Weymouth directed requests for comment to Hajoca Corporation communications. Robert Crawford Masonry did not respond to requests for comment. Pinnacle Grading Company and W.D. Building Rentals declined to comment.

While Hajoca and Robert Crawford Masonry received steep fines, advocates say that’s not always been the case.

North Carolina’s fines used to be far below the national average, according to the report. But that changed in 2022, when North Carolina more than doubled its maximum OSH penalties to match the federal maximums. 

Still, Ripley said penalties can be negotiated down if violators appeal their penalties and the violation type. 

The NC Justice Center report showed that inspectors often gave harsher citations initially, then backed down after negotiation with the employer. 

Employers contested more than 4% of compliance cases in the last federal fiscal year, according to Haigwood and Sullivan, which is consistent with recent years. The division prefers informal settlement agreements that usually require the employer “to take additional safety and health measures in exchange for a reduction in penalty and/or revised citations,” Haigwood and Sullivan wrote.

In the last federal fiscal year, North Carolina retained almost 83% of its initial penalties compared to the national average of 72%, according to Haigwood and Sullivan.
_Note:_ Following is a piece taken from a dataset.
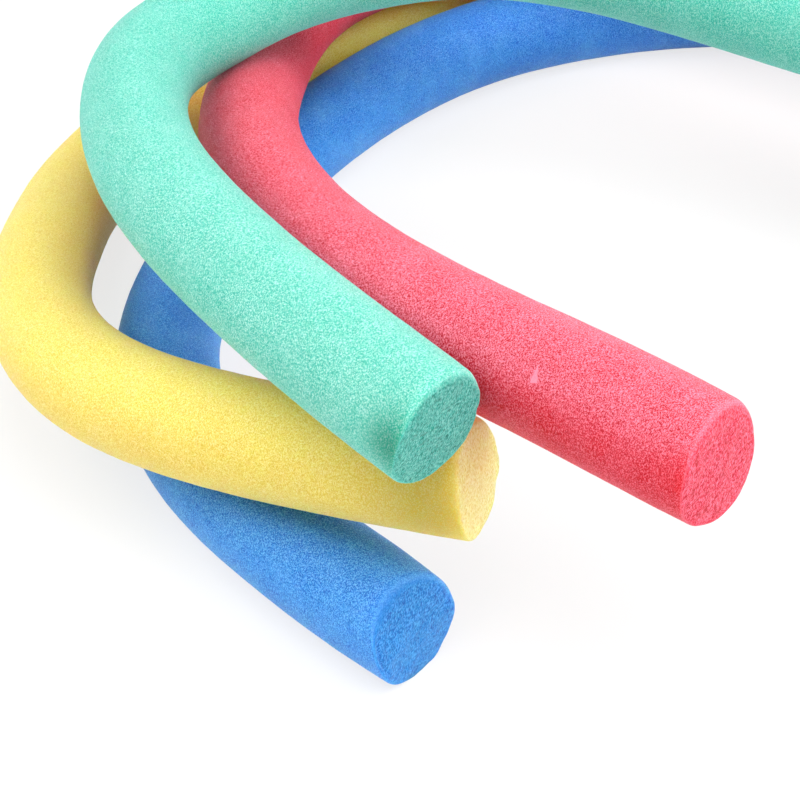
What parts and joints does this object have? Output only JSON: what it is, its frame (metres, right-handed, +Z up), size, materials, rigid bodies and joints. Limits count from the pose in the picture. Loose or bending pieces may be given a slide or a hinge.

Construction industry perspective 

Jacob Garmon is the director of Safety, Suppliers & Sponsorships for the Carolinas AGC, or Association of General Contractors. Construction by nature can be a dangerous industry, but that’s why there are numerous safety regulations, Garmon said. The association members are “proactive” about safety, he said. 

The association has an alliance agreement with the North and South Carolina labor departments, meaning the AGC’s safety committee and other members and staff meet with government representatives regularly to discuss new regulations or trends in incidents. 

“It’s kind of an open forum between the contractor and the Departments of Labor, to hear those issues, to work through them, get ahead of problems and hopefully prevent accidents before they even happen,” he said.